I've been shopping for these fabrics for a long time. Over a year in Nathan's quilt's case. So I can't take the fabric back and demand a re-cut. I can only work with what I've got. And what I've got is a lot of nearly-a-quarter yards. Even though I was very specific, each time I bought a new piece: I need nine inches. Please, please, can you cut it straight? Or, even better, cut it generously and give me a piece that's 9.25" wide. That little extra bit gives me just enough to straighten and still be left with nine inches. You know, the nine inches I paid for

It is simply maddening to need nine inches of fabric (and to have paid for nine inches!) only to realize, once I've straightened everything out, that I have 8.75.'s close to 9. But "close" doesn't really work in quilting. It has to be nine. Of course, I can work around it by cutting in a different way, but it's much less efficient and leaves me with fewer squares and more unusable (for this project) scraps. And, sure: I suppose I could have been buying third yards instead, but I don't think I should have to. I think the fabric store employees should simply be more careful when they are cutting my yardage. Don't you?

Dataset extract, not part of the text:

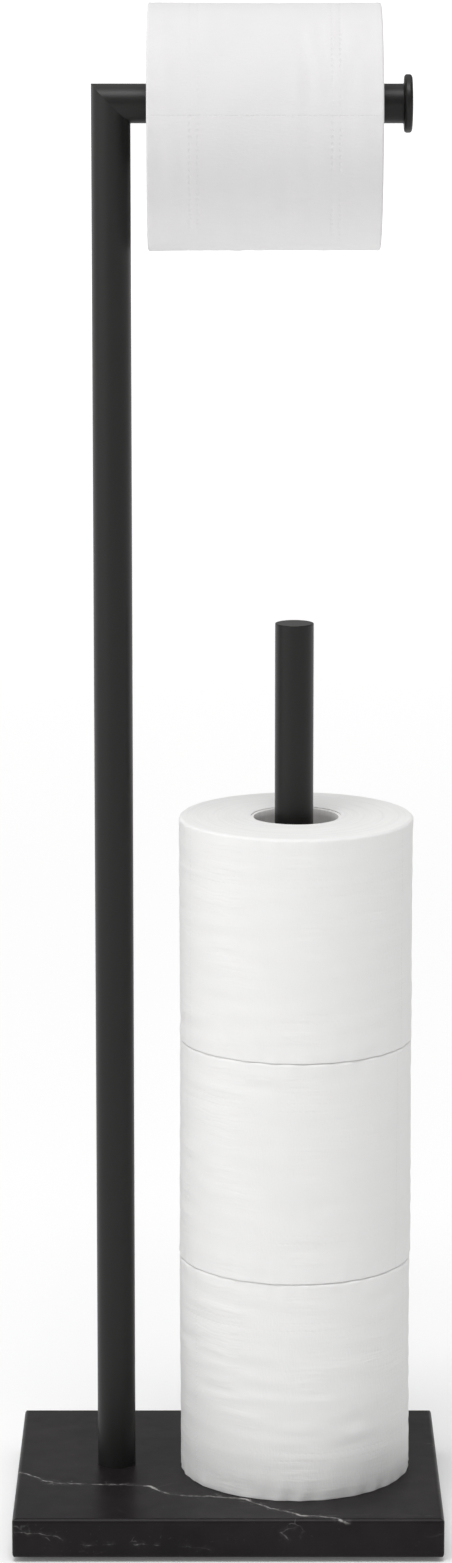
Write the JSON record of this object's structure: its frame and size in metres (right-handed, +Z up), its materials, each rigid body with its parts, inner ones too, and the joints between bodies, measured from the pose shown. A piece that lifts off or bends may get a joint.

I agree 100%! You probably don't buy a lot of fabric at Joann's, and neither do I, partially because of the quality and lack of cute fabric, but also because they're the worst offenders in this area! I have gone back and demanded a re-cut, but it was a fabric they almost always carry. I really love the stores that give a little extra just in case. I think it's their responsibility to make sure we get what we pay for!

Funny, I just had this conversation with my sister the other day. Man, does it make me mad to start cutting and find that I'm short fabric!!!! (Wow, you really brought out the anger in me with this one!)


I have to agree with this post. Wholeheartedly. What is almost as maddening is when I cut something so completely wrong (which I do *so, so so* often, and then I have even less to work with. Argh!!

So excited to see the quilts.


Ooh, that's bad.

Hmmm... could you tell them you need ten inches?

Angie U.

I agree that they should be trained to cut accurately, but what I really want to know is where to get your willpower?! If I need 9 inches of a fabric, I tend to get a yard, just in case I need it again. This has resulted in an ever-growing fabric stash which causes my husband to ask things like, "Do you know how old you'll have to live to to use up all your fabric?"
Can't wait to see your finished quilts!


My local quilt store rips the fabric, which always gives you a straight edge. I thought all quilt stores did that. Unfortunately, JoAnn does not . . . . I have no suggestions, sorry.